Multifunctional Dysprosium(III)–Organic Framework for Efficiently Catalyzing the Cycloaddition of CO2 and Knoevenagel Condensation under Mild Conditions

Two-dimensional (2D) materials with higher order in-plane nanoscale pores play a crucial role in innumerable applications, but their precise and reasonable preparation remains a huge challenge. Herein, we report the highly robust 2D dysprosium(III)–organic framework {[Dy(H2BDTP)(DMF)2]·2DMF·3H2O}n (NUC-101) with higher order in-plane nanoscale pores (15.2 × 6.4 Å2) (H5BDTP = 2,6-bis(2,4-dicarboxyphenyl)-4-(2H-tetrazol-5-yl)pyridine). After activation, the scarcely reported 2D host framework [Dy2(H2BDTP)2]n is of great interest due to that it not only contains voids of 15.2 × 11.7 × 6.4 Å3 but also is functionalized by free carboxyl, pyridinyl, and tetrazolyl groups in the upper and lower parts.

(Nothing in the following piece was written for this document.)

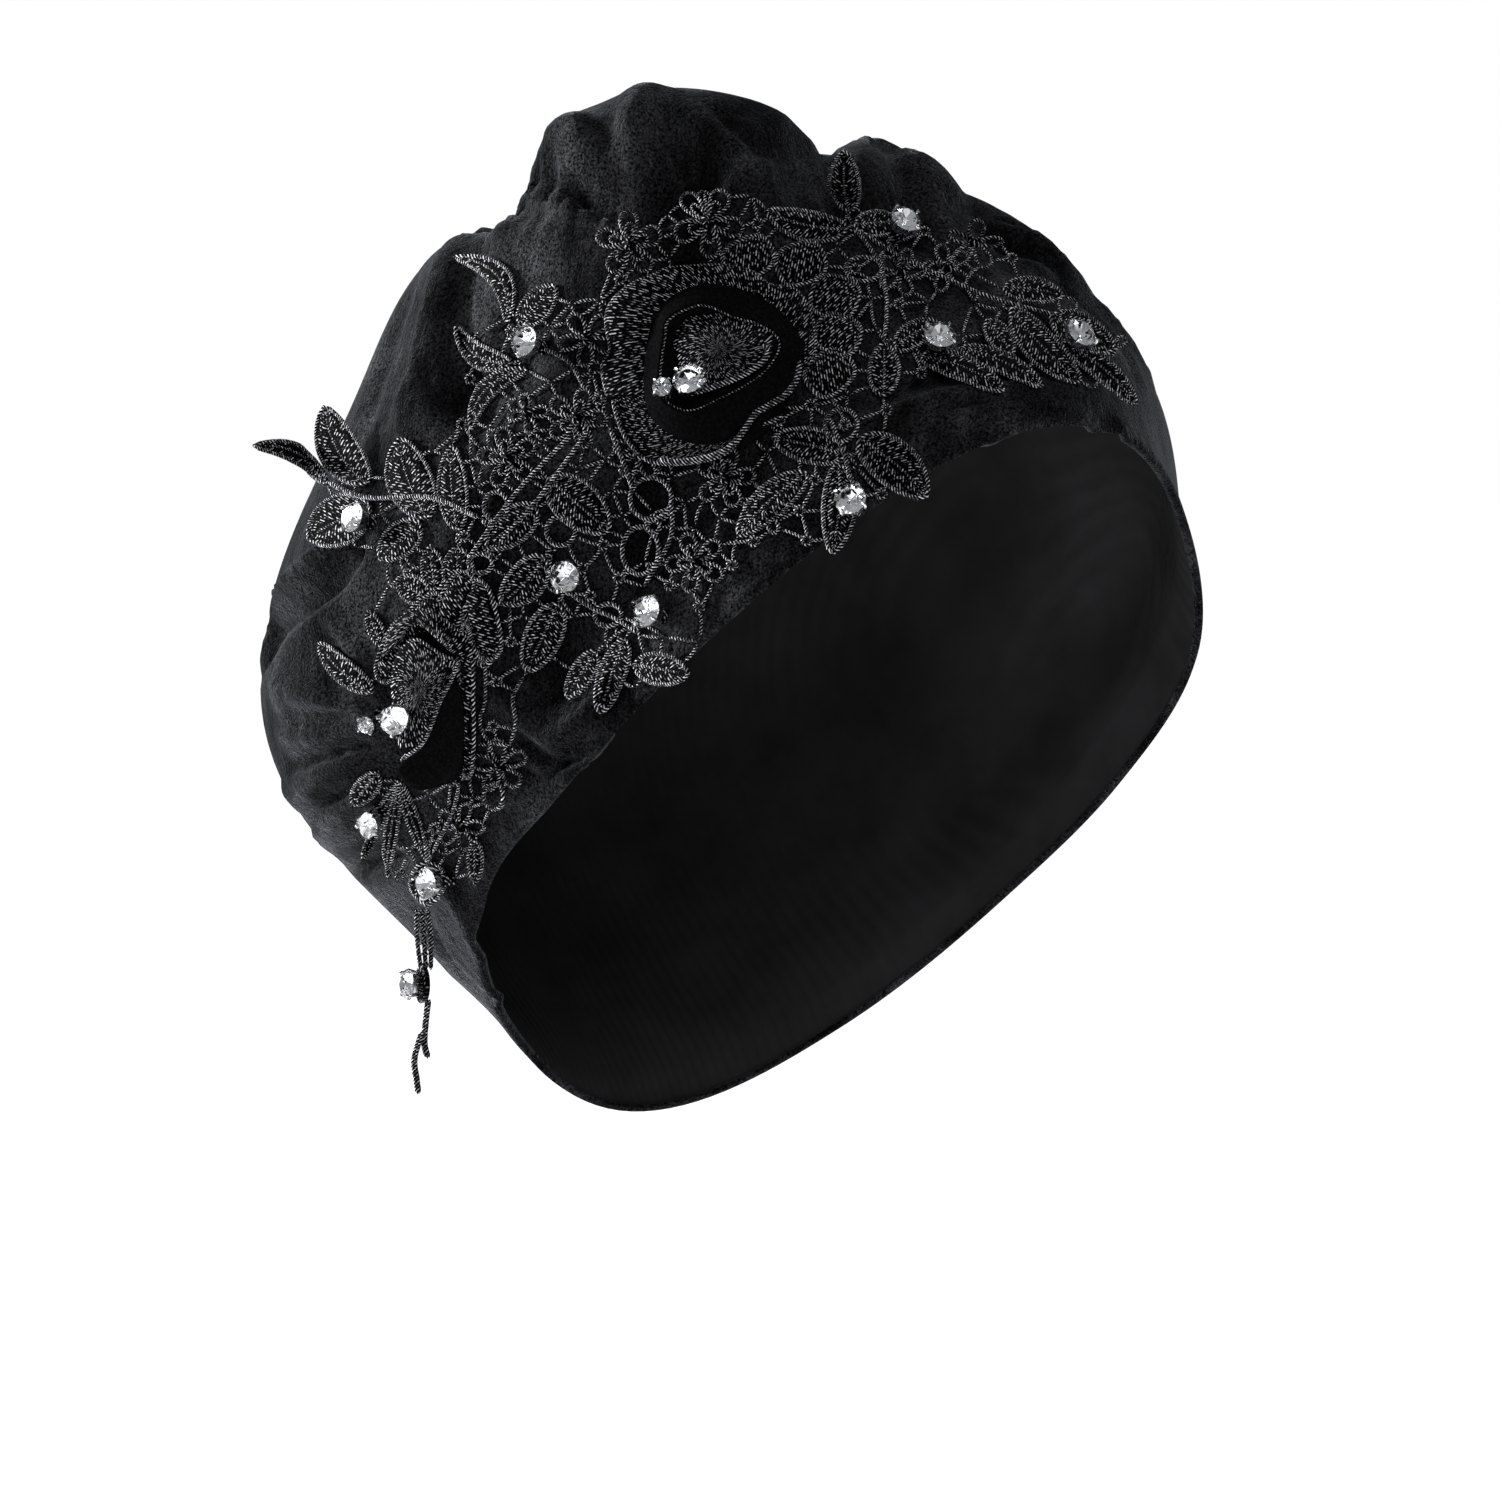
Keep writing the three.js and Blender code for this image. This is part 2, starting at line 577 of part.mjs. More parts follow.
const motifs = [
  ...LEAVES.map((leaf) => ({ solid: laceSolid(leafShape(leaf)), holds: leafHolds(leaf) })),
  ...FLOWERS.map((flower) => {
    const [a, b, radius] = flower;
    const middle = FLOWER_NOTCH * radius;
    return { solid: laceSolid(flowerShape(flower)), holds: roundHolds(a, b, middle, middle, 90, 5) };
  }),
  ...RINGS.map((ring) => {
    const [a, b, radius, band] = ring;
    const middle = radius - band / 2;
    return { solid: laceSolid(ringShape(ring)), holds: roundHolds(a, b, middle, middle, 0, 8) };
  }),
  ...SATIN_PETALS.map(([a, b, halfLength, halfWidth, turn]) => ({
    solid: laceSolid(ovalShape(a, b, halfLength, halfWidth, turn)),
    holds: roundHolds(a, b, 0.7 * halfLength, 0.7 * halfWidth, turn, 6),
  })),
  ...STONES.map(({ at: [a, b] }) => ({
    solid: laceSolid(polygonShape(a, b, () => SEAT_RADIUS, 8)),
    holds: [[a, b]],
  })),
];

function nearestHolds(one, other) {
  let best = { gap: Infinity };
  for (const from of one.holds) {
    for (const to of other.holds) {
      const gap = Math.hypot(from[0] - to[0], from[1] - to[1]);
      if (gap < best.gap) best = { gap, from, to };
    }
  }
  return best;
}

// Bars join every motif to its nearest joined neighbour, and any two that lie close.
function barSolids() {
  const links = [];
  const joinedMotifs = [motifs[0]];
  const waiting = motifs.slice(1);
  while (waiting.length > 0) {
    let best = { gap: Infinity };
    for (const one of joinedMotifs) {
      for (const other of waiting) {
        const link = nearestHolds(one, other);
        if (link.gap < best.gap) best = { ...link, other };
      }
    }
    links.push(best);
    joinedMotifs.push(best.other);
    waiting.splice(waiting.indexOf(best.other), 1);
  }
  for (let first = 0; first < motifs.length; first++) {
    for (let second = first + 1; second < motifs.length; second++) {
      const link = nearestHolds(motifs[first], motifs[second]);
      if (link.gap < BAR_REACH) links.push(link);
    }
  }
  const isNew = (link, index) => {
    return links.findIndex(({ from, to }) => from === link.from && to === link.to) === index;
  };
  return links
    .filter((link, index) => link.gap > BAR_LEAST && isNew(link, index))
    .map(({ from, to }) => laceSolid(barShape(from, to, BAR_WIDTH)));
}

const flatLace = joined([...motifs.map(({ solid }) => solid), ...barSolids()]);
const lace = flatLace.simplify(LACE_GRAIN).refineToLength(LACE_EDGE);
addNode("lace_applique", placed(lace, draped), thread);

// The roses stand on the lace in layers.
function roseGeometry(layers) {
  const solids = layers.map(({ at: [a, b], half, turn, from, to }) => {
    return flatSolid(ovalShape(a, b, half[0], half[1], turn), from, to, 10);
  });
  return placed(joined(solids).refineToLength(LACE_EDGE), draped);
}

addNode("rose_main", roseGeometry(MAIN_ROSE_LAYERS), thread);
addNode("rose_side", roseGeometry(SIDE_ROSE_LAYERS), thread);

// The tail hangs plumb, in front of the crown behind it.
const behindStrip = [0, 0.2, 0.4, 0.6, 0.8, 1].map((share) => {
  return drapeDistance(...mixed(TAIL_STRIP.from, TAIL_STRIP.to, share));
});
const tailReach = Math.min(...behindStrip) - TRIM_CLEARANCE - LACE_THICKNESS;
const tailPlaced = (a, b, height) => {
  return drapeDirection(a, b).multiplyScalar(tailReach - height).add(drapeFrom);
};
const padAxis = new THREE.Vector3(-Math.cos(TAIL_PAD.turn), 0, Math.sin(TAIL_PAD.turn));
const padCentre = new THREE.Vector3(...TAIL_PAD.at, LACE_THICKNESS / 2);

function tailSolid() {
  const pad = new THREE.CylinderGeometry(TAIL_PAD.radius, TAIL_PAD.radius, TAIL_PAD.thickness, 12);
  pad.applyQuaternion(new THREE.Quaternion().setFromUnitVectors(new THREE.Vector3(0, 1, 0), padAxis));
  pad.translate(padCentre.x, padCentre.y, padCentre.z);
  const strip = laceSolid(barShape(TAIL_STRIP.from, TAIL_STRIP.to, TAIL_STRIP.width));
  const twigs = TAIL_TWIGS.flatMap((points) => {
    return points.slice(1).map((to, index) => laceSolid(barShape(points[index], to, TWIG_WIDTH)));
  });
  return joined([strip, solidOf(pad), ...twigs]);
}

addNode("lace_tail", placed(tailSolid(), tailPlaced), thread);

// A stone's outline: its radius at an angle from the tip.
function cutRadius({ width, back, tip, sharp }, angle) {
  const length = Math.cos(angle) > 0 ? tip : back;
  const power = Math.cos(angle) > 0 ? sharp : Math.min(sharp + (back < tip ? 0.5 : 0), 2);
  const along = Math.abs(Math.cos(angle) / length) ** power;
  const across = Math.abs(Math.sin(angle) / width) ** power;
  return (along + across) ** (-1 / power);
}

// A cut stone: pavilion down to the culet, girdle, crown facets and a flat table.
function crystalGeometry(cut) {
  const [lowGirdle, highGirdle] = GIRDLE_HEIGHTS;
  const profile = [
    [0, CULET_HEIGHT], [1, lowGirdle], [1, highGirdle], [TABLE_SHARE, TABLE_HEIGHT], [0, TABLE_HEIGHT],
  ];
  const points = profile.map(([radius, height]) => new THREE.Vector2(radius, height));
  const geometry = new THREE.LatheGeometry(points, STONE_SIDES, Math.PI / STONE_SIDES).rotateX(Math.PI / 2);
  const position = geometry.attributes.position;
  for (let index = 0; index < position.count; index++) {
    const radius = cutRadius(cut, Math.atan2(position.getY(index), position.getX(index)));
    position.setX(index, position.getX(index) * radius);
    position.setY(index, position.getY(index) * radius);
  }
  return geometryOf(solidOf(geometry));
}

// A setting: a cup plate under the stone, and four claws around it that end over its girdle.
function settingGeometry(cut) {
  const outlineAt = (side) => cutRadius(cut, (2 * Math.PI * side) / STONE_SIDES);
  const plate = polygonShape(0, 0, outlineAt, STONE_SIDES);
  const cup = flatSolid(plate, 0, CUP_HEIGHT, 1);
  const claws = [cut.claw, 180 - cut.claw, 180 + cut.claw, 360 - cut.claw].map((degrees) => {
    const angle = degToRad(degrees);
    const outline = cutRadius(cut, angle);
    const foot = new THREE.Vector3(FOOT_SHARE * outline - CLAW.size / 2, 0, CLAW.foot);
    const head = new THREE.Vector3(outline + CLAW.gap + CLAW.size / 2, 0, CLAW.top);
    const claw = new THREE.BoxGeometry(CLAW.size, CLAW.size, foot.distanceTo(head));
    claw.applyQuaternion(new THREE.Quaternion().setFromUnitVectors(
      new THREE.Vector3(0, 0, 1), head.clone().sub(foot).normalize(),
    ));
    const middle = foot.lerp(head, 0.5);
    return solidOf(claw.translate(middle.x, middle.y, middle.z).rotateZ(angle));
  });
  return geometryOf(joined([cup, ...claws]));
}

// The stones' places: on the lace with their axis off the crown, and one on the tail's pad.
// The chart point whose draped point, at this height, shows at (a, b) from the draping point.
function chartPointShowing(a, b, height) {
  const point = [a, b];
  for (let step = 0; step < SHOWING_STEPS; step++) {
    const ray = draped(...point, height).sub(drapeFrom);
    const shown = ray.multiplyScalar(-CHART_DISTANCE / ray.dot(chartOut)).add(drapeFrom);
    point[0] += a - shown.dot(chartRight);
    point[1] += b - shown.dot(chartUp);
  }
  return point;
}

function stonePlaces() {
  const onLace = STONES.map(({ at, cut, turn, lift }) => {
    const height = LACE_THICKNESS + SEWING_GAP + lift;
    const [a, b] = chartPointShowing(...at, height + GIRDLE_HEIGHTS[0]);
    return { at: draped(a, b, height), axis: drapeNormal(a, b), cut, turn };
  });
  const padTop = padCentre.clone().addScaledVector(padAxis, TAIL_PAD.thickness / 2 + SEWING_GAP);
  const axis = tailPlaced(padCentre.x + padAxis.x, padCentre.y, padCentre.z + padAxis.z)
    .sub(tailPlaced(padCentre.x, padCentre.y, padCentre.z))
    .normalize();
  onLace.push({ at: tailPlaced(padTop.x, padTop.y, padTop.z), axis, cut: ROUND, turn: 0 });
  return onLace;
}

stonePlaces().forEach(({ at, axis, cut, turn }, index) => {
  const right = chartRight.clone().addScaledVector(axis, -chartRight.dot(axis)).normalize();
  const up = new THREE.Vector3().crossVectors(axis, right);
  const frame = new THREE.Matrix4().makeBasis(right, up, axis).setPosition(at);
  const number = String(index + 1).padStart(2, "0");
  const pieces = [
    addNode(`setting_${number}`, settingGeometry(cut), silver),
    addNode(`crystal_${number}`, crystalGeometry(cut), glass),
  ];
  for (const piece of pieces) {
    piece.applyMatrix4(frame);
    piece.rotateZ(degToRad(turn));
  }
});

export default cap;
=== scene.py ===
import math
import random

import bmesh
import bpy
import numpy as np
from mathutils import Matrix, Vector
from mathutils.bvhtree import BVHTree


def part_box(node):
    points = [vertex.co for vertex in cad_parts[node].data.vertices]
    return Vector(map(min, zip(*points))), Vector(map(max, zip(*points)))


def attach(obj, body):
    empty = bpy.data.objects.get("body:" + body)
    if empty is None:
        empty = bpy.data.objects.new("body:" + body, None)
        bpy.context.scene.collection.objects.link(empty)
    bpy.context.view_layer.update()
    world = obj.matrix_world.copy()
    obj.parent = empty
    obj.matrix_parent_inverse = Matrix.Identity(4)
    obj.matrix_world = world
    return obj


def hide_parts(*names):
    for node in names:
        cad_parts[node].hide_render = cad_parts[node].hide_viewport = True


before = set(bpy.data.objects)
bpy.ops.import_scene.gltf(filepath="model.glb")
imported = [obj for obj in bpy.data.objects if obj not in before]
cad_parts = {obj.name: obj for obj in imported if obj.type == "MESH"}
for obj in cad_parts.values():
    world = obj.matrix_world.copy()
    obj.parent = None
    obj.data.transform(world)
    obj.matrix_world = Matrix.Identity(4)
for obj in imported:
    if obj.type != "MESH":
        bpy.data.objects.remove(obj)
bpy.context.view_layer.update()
chance = random.Random(11)

MM = 0.001

# The wearer: an ellipsoid with its top at the origin, facing -Y.
WEARER_SEMI = np.array([80, 100, 130]) * MM
WEARER_CENTRE = np.array([0, 0, -130]) * MM

# The crown: a shell around a core point, on an axis tilted to the back.
CROWN_TILT = math.radians(46)
CROWN_CORE = np.array([0, 9, -120]) * MM
CLOTH = 2.0 * MM
AROUND_STEPS = 310
UP_STEPS = 150
FOLD_SCALE = 130 * MM
FOLD_STEPS = 14

# Rows for each 30 degrees around from the forehead by the right ear: the angle of the hem, and how far
# the cloth stands off the wearer at each of the loft angles above the rim plane.
LOFT_ANGLES = np.array([0, 12, 28, 44, 60, 76, 90.0])
SECTIONS = {
    "forehead": (-1, (6, 8, 14, 34, 40, 47, 48)),
    "right brow": (-4, (5, 7, 20, 52, 50, 52, 48)),
    "right temple": (-5, (5, 9, 30, 46, 64, 56, 48)),
    "right ear": (-2, (5, 14, 42, 56, 61, 55, 48)),
    "behind right ear": (4, (5, 21, 55, 65, 62, 53, 48)),
    "right nape": (2, (9, 23, 46, 64, 60, 52, 48)),
    "nape": (-4, (14, 23, 41, 56, 55, 50, 48)),
    "left nape": (-5, (12, 20, 34, 46, 51, 49, 48)),
    "behind left ear": (-6, (12, 19, 27, 40, 45, 48, 48)),
    "left ear": (-8, (14, 20, 22, 33, 40, 47, 48)),
    "left temple": (-8, (16, 24, 22, 30, 37, 46, 48)),
    "left brow": (-2, (10, 21, 27, 31, 35, 45, 48)),
}
RIMS = np.array([rim for rim, loft in SECTIONS.values()], float)
LOFTS = np.array([loft for rim, loft in SECTIONS.values()], float) * MM

# Folds by angles around and up: path, width, height in mm, roll from 0 soft to 1 round.
MAIN_FOLDS = [
    ("top puff", ((33, 44), (26, 41), (18, 37)), 66, 14, 0.3),
    ("crease under the puff", ((48, 60), (37, 41), (25, 37)), 18, -8, 0),
    ("front bump", ((5, 35), (356, 40), (356, 35)), 24, 8, 0.5),
    ("crease by the bump", ((2, 43), (7, 37), (14, 33)), 20, -9, 0),
    ("shoulder roll", ((356, 31), (346, 31), (343, 26)), 30, 6, 0.5),
    ("notch at the side", ((119, 41), (102, 37), (91, 37)), 20, -7, 0),
    ("notch by the nape", ((136, 22), (131, 19), (126, 16)), 14, -4, 0),
    ("roll over the brow", ((24, 5), (8, 4), (352, 4)), 20, 3, 0),
    ("swell at the side", ((58, 54), (64, 48), (73, 41)), 30, 3, 0),
    ("hollow beside the swell", ((42, 42), (48, 40), (58, 37)), 30, -3, 0),
    ("upper gather", ((104, 22), (107, 26), (112, 31)), 16, 3, 0),
    ("lower gather", ((111, 20), (117, 22), (126, 26)), 16, 3, 0),
    ("wave over the temple", ((88, 12), (83, 5), (74, 2)), 20, 3, 0),
]

# The chart: the plane that faces the right brow, where the trim and the small folds are read,
# in mm right and up of the origin.
CHART_YAW = math.radians(40)
CHART_PITCH = math.radians(3)
CHART_MIDDLE = (-25, -116.75)
CHART_DISTANCE = 1.5
CHART_RIGHT = np.array([math.cos(CHART_YAW), -math.sin(CHART_YAW), 0])
CHART_OUT = np.array([
    -math.sin(CHART_YAW) * math.cos(CHART_PITCH),
    -math.cos(CHART_YAW) * math.cos(CHART_PITCH),
    math.sin(CHART_PITCH),
])
CHART_UP = np.cross(CHART_OUT, CHART_RIGHT)
AIM = (CHART_RIGHT * CHART_MIDDLE[0] + CHART_UP * CHART_MIDDLE[1]) * MM
EYE = AIM + CHART_OUT * CHART_DISTANCE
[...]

Thanks to the excellent physicochemical properties including omnidirectional opening pores, ultrahigh porosity, larger specific surface area, and plentiful coexisting Lewis acid–base sites of open dinuclear Dy3+ ions, carboxyl, pyridinyl, and tetrazolyl groups, the cycloaddition of CO2 with epoxides and Knoevenagel condensation of malonitrile and aldehydes can be efficiently catalyzed by NUC-101a under comparatively mild conditions with high selectivity and turnover frequency. This work provides a valuable insight that the development of 2D functionalized nanoporous materials is more feasible for achieving the goal of catalytic applications.